- [Given material]
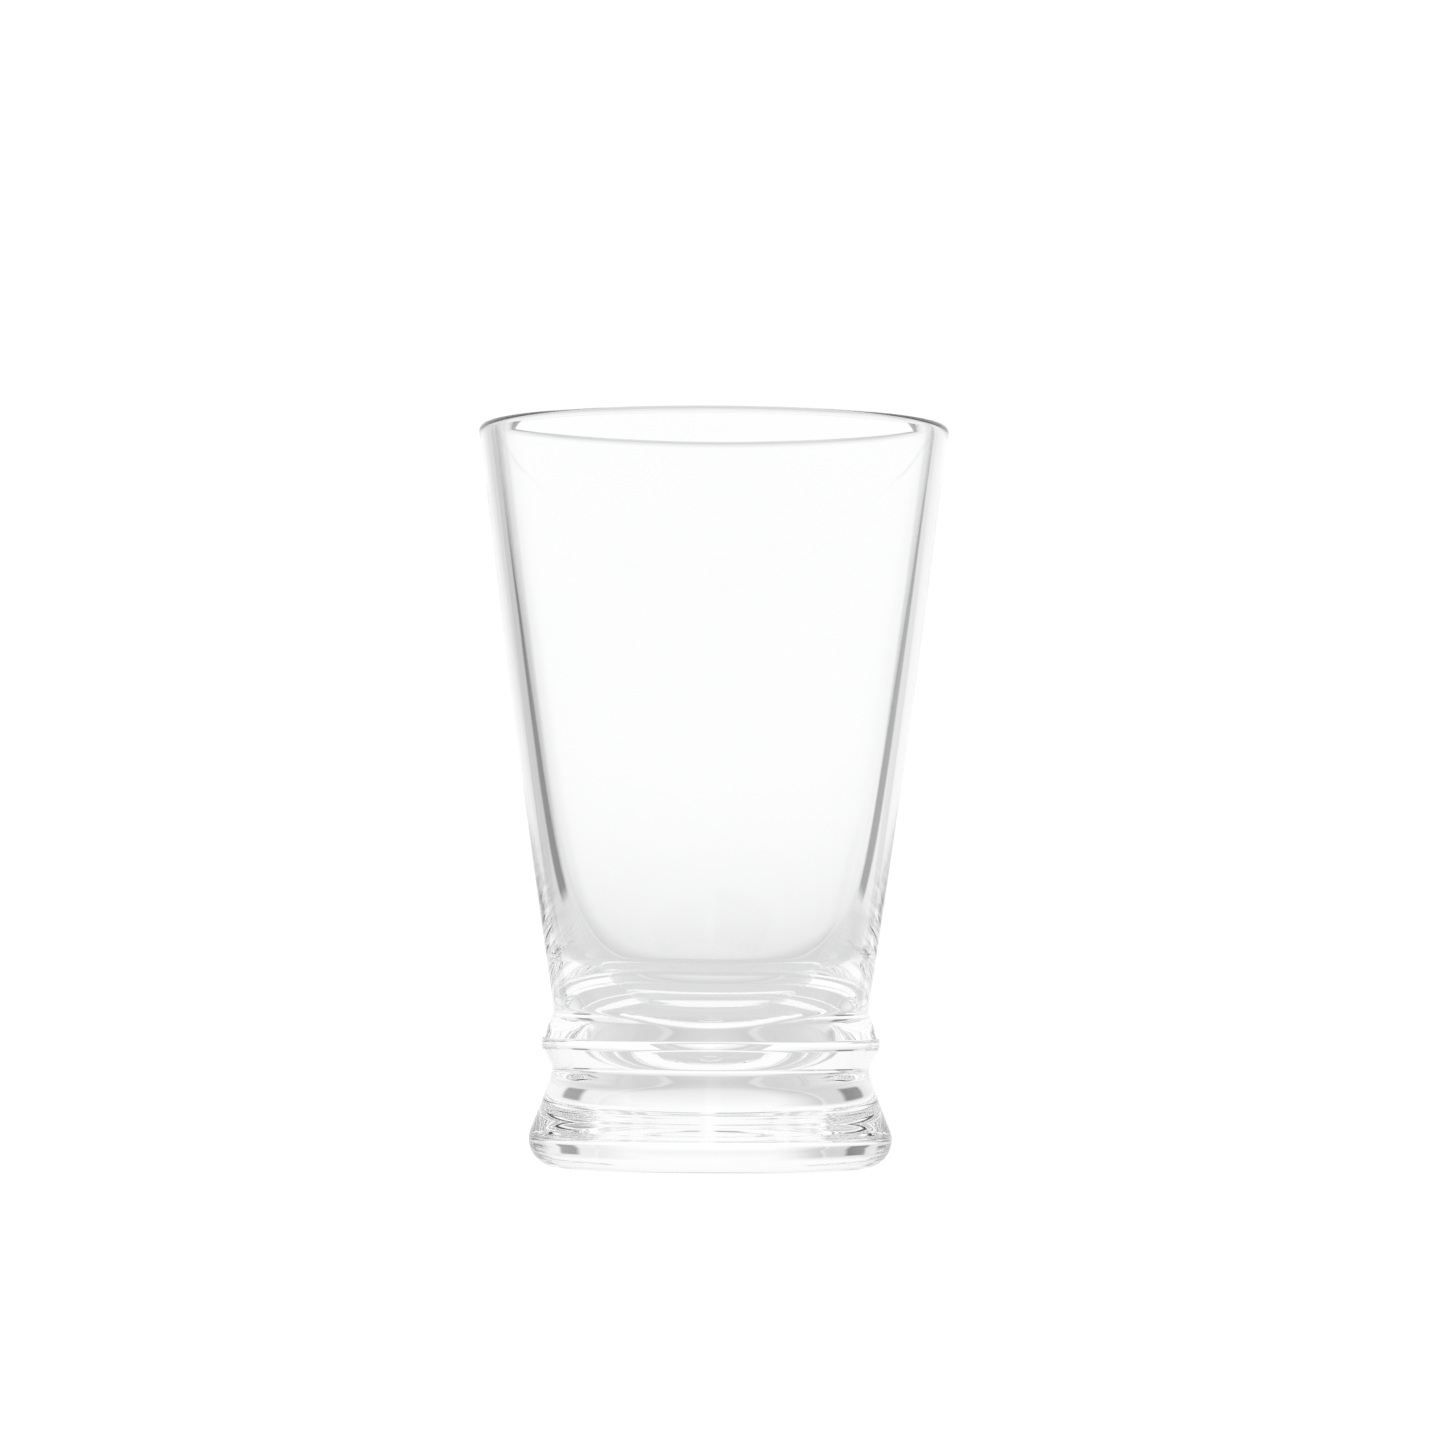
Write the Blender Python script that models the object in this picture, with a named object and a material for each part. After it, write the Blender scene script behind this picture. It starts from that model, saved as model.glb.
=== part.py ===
"""Footed pint glass: one piece of clear glass, turned about Z and standing on Z = 0.

Run with  blender --background --python part.py  or from Blender's text editor.
Everything is worked out from the driving dimensions below, in metres.
"""

import math

import bpy
from mathutils import Vector

MM = 0.001

# Overall
HEIGHT = 152.0 * MM
SEGMENTS = 72
ARC_STEP = math.radians(20.0)

# Foot: a skirt that flares to a rounded edge and stands on a flat ring round a shallow recess
FOOT_EDGE_RADIUS = 39.9 * MM
FOOT_FILLET = 5.7 * MM
FLANK_BREAK_RADIUS = 34.6 * MM
FLANK_BREAK_Z = 13.2 * MM
FLANK_BREAK_FILLET = 20.0 * MM
STAND_RING_INNER_RADIUS = 25.0 * MM
RECESS_DEPTH = 1.2 * MM
RECESS_STEPS = 5

# Collar: a rounded ring between two waists
LOWER_WAIST_RADIUS = 32.3 * MM
LOWER_WAIST_Z = 20.0 * MM
LOWER_WAIST_FILLET = 1.8 * MM
COLLAR_RADIUS = 34.6 * MM
COLLAR_LOW_Z = 24.3 * MM
COLLAR_LOW_FILLET = 1.3 * MM
COLLAR_HIGH_Z = 26.1 * MM
COLLAR_HIGH_FILLET = 1.9 * MM
UPPER_WAIST_RADIUS = 32.2 * MM
UPPER_WAIST_Z = 31.7 * MM
UPPER_WAIST_FILLET = 4.5 * MM

# Body: a cone, very slightly barrelled between its two ends, with a fully rounded lip
WALL_SLOPE = math.radians(7.7)
BARREL = 0.38 * MM
BARREL_LOW_Z = 36.0 * MM
BARREL_HIGH_Z = 140.0 * MM
BARREL_STEPS = 10
LIP_WALL = 3.0 * MM

# Cavity: a straight side, steeper than the outside so that the wall thickens towards the
# base, and a deep round bottom
CAVITY_SLOPE = math.radians(8.6)
CAVITY_TURN_Z = 90.0 * MM
CAVITY_FLOOR_Z = 23.7 * MM
CAVITY_SIDE_PULL = 39.0 * MM
CAVITY_FLOOR_PULL = 26.0 * MM
CAVITY_STEPS = 18


def outer_wall_radius(z):
    """The outside of the body at a height."""
    share = min(1.0, max(0.0, (z - BARREL_LOW_Z) / (BARREL_HIGH_Z - BARREL_LOW_Z)))
    straight = UPPER_WAIST_RADIUS + (z - UPPER_WAIST_Z) * math.tan(WALL_SLOPE)
    return straight + BARREL * math.sin(math.pi * share)


def inner_wall_radius(z):
    """The cavity's straight side at a height."""
    lip_centre_z = HEIGHT - LIP_WALL / 2
    at_lip = outer_wall_radius(lip_centre_z) - LIP_WALL / math.cos(WALL_SLOPE)
    return at_lip - (lip_centre_z - z) * math.tan(CAVITY_SLOPE)


def rounded_corner(before, corner, after, radius):
    """Points along the arc that rounds a corner of the outline."""
    to_before = (before - corner).normalized()
    to_after = (after - corner).normalized()
    half_angle = to_before.angle(to_after) / 2
    middle = (to_before + to_after).normalized()
    centre = corner + middle * (radius / math.sin(half_angle))
    first_spoke = corner + to_before * (radius / math.tan(half_angle)) - centre
    last_spoke = corner + to_after * (radius / math.tan(half_angle)) - centre
    first = math.atan2(first_spoke.y, first_spoke.x)
    last = math.atan2(last_spoke.y, last_spoke.x)
    turn = (last - first + math.pi) % math.tau - math.pi
    steps = max(2, math.ceil(abs(turn) / ARC_STEP))
    angles = (first + turn * i / steps for i in range(steps + 1))
    return [centre + radius * Vector((math.cos(a), math.sin(a))) for a in angles]


def cavity_curve():
    """The cavity from the centre of its floor up to where its side runs straight."""
    floor = Vector((0.0, CAVITY_FLOOR_Z))
    side = Vector((inner_wall_radius(CAVITY_TURN_Z), CAVITY_TURN_Z))
    floor_handle = floor + Vector((CAVITY_FLOOR_PULL, 0.0))
    down_the_side = Vector((-math.sin(CAVITY_SLOPE), -math.cos(CAVITY_SLOPE)))
    side_handle = side + CAVITY_SIDE_PULL * down_the_side
    points = []
    for i in range(CAVITY_STEPS + 1):
        t = i / CAVITY_STEPS
        s = 1.0 - t
        points.append(
            s**3 * floor + 3 * s**2 * t * floor_handle + 3 * s * t**2 * side_handle + t**3 * side
        )
    return points


def lip():
    """The lip from the cavity's side over to the outside, as a full round."""
    centre_z = HEIGHT - LIP_WALL / 2
    along_wall = Vector((math.sin(WALL_SLOPE), math.cos(WALL_SLOPE)))
    across_wall = Vector((-math.cos(WALL_SLOPE), math.sin(WALL_SLOPE)))
    centre_radius = (inner_wall_radius(centre_z) + outer_wall_radius(centre_z)) / 2
    centre = Vector((centre_radius, centre_z))
    steps = math.ceil(math.pi / ARC_STEP)
    points = []
    for i in range(steps + 1):
        angle = math.pi * i / steps
        spoke = math.cos(angle) * across_wall + math.sin(angle) * along_wall
        points.append(centre + LIP_WALL / 2 * spoke)
    return points


def barrel():
    """The outside of the body from under the lip down to the upper waist."""
    points = []
    for i in range(BARREL_STEPS + 1):
        z = BARREL_HIGH_Z + (BARREL_LOW_Z - BARREL_HIGH_Z) * i / BARREL_STEPS
        points.append(Vector((outer_wall_radius(z), z)))
    return points


def collar_and_foot(top):
    """The outside from the foot of the body, at top, down to where the foot meets the ground."""
    corners = (
        (Vector((UPPER_WAIST_RADIUS, UPPER_WAIST_Z)), UPPER_WAIST_FILLET),
        (Vector((COLLAR_RADIUS, COLLAR_HIGH_Z)), COLLAR_HIGH_FILLET),
        (Vector((COLLAR_RADIUS, COLLAR_LOW_Z)), COLLAR_LOW_FILLET),
        (Vector((LOWER_WAIST_RADIUS, LOWER_WAIST_Z)), LOWER_WAIST_FILLET),
        (Vector((FLANK_BREAK_RADIUS, FLANK_BREAK_Z)), FLANK_BREAK_FILLET),
        (Vector((FOOT_EDGE_RADIUS, 0.0)), FOOT_FILLET),
    )
    stand_ring = Vector((STAND_RING_INNER_RADIUS, 0.0))
    path = [top] + [corner for corner, _ in corners] + [stand_ring]
    points = []
    for (corner, fillet), before, after in zip(corners, path, path[2:]):
        points += rounded_corner(before, corner, after, fillet)
    return points


def recess():
    """The underside from the stand ring's inner edge up to the recess's centre."""
    points = []
    for i in range(RECESS_STEPS + 1):
        share = 1.0 - i / RECESS_STEPS
        height = RECESS_DEPTH * (1.0 - share**2)
        points.append(Vector((STAND_RING_INNER_RADIUS * share, height)))
    return points


def glass_outline():
    """Half of the glass's section, from the cavity's floor over the lip to under the foot."""
    body = barrel()
    return cavity_curve() + lip() + body + collar_and_foot(body[-1]) + recess()


def clear_glass():
    material = bpy.data.materials.new("clear_glass")
    material.use_nodes = True
    shader = material.node_tree.nodes["Principled BSDF"]
    shader.inputs["Base Color"].default_value = (0.97, 0.98, 0.98, 1.0)
    shader.inputs["Roughness"].default_value = 0.0
    shader.inputs["Metallic"].default_value = 0.0
    shader.inputs["IOR"].default_value = 1.52
    shader.inputs["Transmission Weight"].default_value = 1.0
    return material


def turned(name, outline, material):
    """An outline in the XZ plane turned about Z into a closed solid."""
    mesh = bpy.data.meshes.new(name)
    points = [(p.x, 0.0, p.y) for p in outline]
    mesh.from_pydata(points, [(i, i + 1) for i in range(len(points) - 1)], [])
    mesh.materials.append(material)
    solid = bpy.data.objects.new(name, mesh)
    bpy.context.scene.collection.objects.link(solid)
    screw = solid.modifiers.new("turn", "SCREW")
    screw.axis = "Z"
    screw.angle = math.tau
    screw.steps = SEGMENTS
    screw.render_steps = SEGMENTS
    screw.use_merge_vertices = True
    screw.merge_threshold = 0.01 * MM
    screw.use_smooth_shade = True
    return solid


def main():
    for leftover in list(bpy.data.objects):
        bpy.data.objects.remove(leftover)
    turned("glass_body", glass_outline(), clear_glass())


main()
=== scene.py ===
"""A footed pint glass of clear glass on a pale table, lit by a soft white studio.

The glass is one turned piece. Its outline follows the CAD model's dimensions at full smoothness,
and its surface carries the faint flow waves and underside marks that forming leaves.
"""

import math

import bpy
from mathutils import Matrix, Vector, noise


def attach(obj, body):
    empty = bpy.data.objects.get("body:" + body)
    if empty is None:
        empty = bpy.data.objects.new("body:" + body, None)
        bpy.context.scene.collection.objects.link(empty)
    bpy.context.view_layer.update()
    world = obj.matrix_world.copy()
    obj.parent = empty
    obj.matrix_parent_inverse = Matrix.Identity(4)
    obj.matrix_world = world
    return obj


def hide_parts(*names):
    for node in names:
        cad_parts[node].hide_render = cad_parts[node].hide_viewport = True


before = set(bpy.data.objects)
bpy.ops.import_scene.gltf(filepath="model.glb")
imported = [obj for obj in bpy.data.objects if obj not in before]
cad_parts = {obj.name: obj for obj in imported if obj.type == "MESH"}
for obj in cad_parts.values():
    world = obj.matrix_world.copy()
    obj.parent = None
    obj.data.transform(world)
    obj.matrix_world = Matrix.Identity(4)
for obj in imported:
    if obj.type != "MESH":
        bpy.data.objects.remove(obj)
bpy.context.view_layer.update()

MM = 0.001

# The glass's outline, from the foot up, as it is in the CAD model
HEIGHT = 152.0 * MM
FOOT_EDGE_RADIUS = 39.9 * MM
FOOT_FILLET = 5.7 * MM
FLANK_BREAK_RADIUS = 34.6 * MM
FLANK_BREAK_Z = 13.2 * MM
FLANK_BREAK_FILLET = 20.0 * MM
STAND_RING_INNER_RADIUS = 25.0 * MM
RECESS_DEPTH = 1.2 * MM
LOWER_WAIST_RADIUS = 32.3 * MM
LOWER_WAIST_Z = 20.0 * MM
LOWER_WAIST_FILLET = 1.8 * MM
COLLAR_RADIUS = 34.6 * MM
COLLAR_LOW_Z = 24.3 * MM
COLLAR_LOW_FILLET = 1.3 * MM
COLLAR_HIGH_Z = 26.1 * MM
COLLAR_HIGH_FILLET = 1.9 * MM
UPPER_WAIST_RADIUS = 32.2 * MM
UPPER_WAIST_Z = 31.7 * MM
UPPER_WAIST_FILLET = 4.5 * MM
WALL_SLOPE = math.radians(7.7)
BARREL = 0.38 * MM
BARREL_LOW_Z = 36.0 * MM
BARREL_HIGH_Z = 140.0 * MM
LIP_WALL = 3.0 * MM
CAVITY_SLOPE = math.radians(8.6)
CAVITY_TURN_Z = 90.0 * MM
CAVITY_FLOOR_Z = 23.7 * MM
CAVITY_SIDE_PULL = 39.0 * MM
CAVITY_FLOOR_PULL = 26.0 * MM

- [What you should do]
Quote every line from the line containing "cad_parts[node].hide_render = cad_parts[node].hide_viewport" through the closing line of the listing, including both.

- [Complete output]
        cad_parts[node].hide_render = cad_parts[node].hide_viewport = True


before = set(bpy.data.objects)
bpy.ops.import_scene.gltf(filepath="model.glb")
imported = [obj for obj in bpy.data.objects if obj not in before]
cad_parts = {obj.name: obj for obj in imported if obj.type == "MESH"}
for obj in cad_parts.values():
    world = obj.matrix_world.copy()
    obj.parent = None
    obj.data.transform(world)
    obj.matrix_world = Matrix.Identity(4)
for obj in imported:
    if obj.type != "MESH":
        bpy.data.objects.remove(obj)
bpy.context.view_layer.update()

MM = 0.001

# The glass's outline, from the foot up, as it is in the CAD model
HEIGHT = 152.0 * MM
FOOT_EDGE_RADIUS = 39.9 * MM
FOOT_FILLET = 5.7 * MM
FLANK_BREAK_RADIUS = 34.6 * MM
FLANK_BREAK_Z = 13.2 * MM
FLANK_BREAK_FILLET = 20.0 * MM
STAND_RING_INNER_RADIUS = 25.0 * MM
RECESS_DEPTH = 1.2 * MM
LOWER_WAIST_RADIUS = 32.3 * MM
LOWER_WAIST_Z = 20.0 * MM
LOWER_WAIST_FILLET = 1.8 * MM
COLLAR_RADIUS = 34.6 * MM
COLLAR_LOW_Z = 24.3 * MM
COLLAR_LOW_FILLET = 1.3 * MM
COLLAR_HIGH_Z = 26.1 * MM
COLLAR_HIGH_FILLET = 1.9 * MM
UPPER_WAIST_RADIUS = 32.2 * MM
UPPER_WAIST_Z = 31.7 * MM
UPPER_WAIST_FILLET = 4.5 * MM
WALL_SLOPE = math.radians(7.7)
BARREL = 0.38 * MM
BARREL_LOW_Z = 36.0 * MM
BARREL_HIGH_Z = 140.0 * MM
LIP_WALL = 3.0 * MM
CAVITY_SLOPE = math.radians(8.6)
CAVITY_TURN_Z = 90.0 * MM
CAVITY_FLOOR_Z = 23.7 * MM
CAVITY_SIDE_PULL = 39.0 * MM
CAVITY_FLOOR_PULL = 26.0 * MM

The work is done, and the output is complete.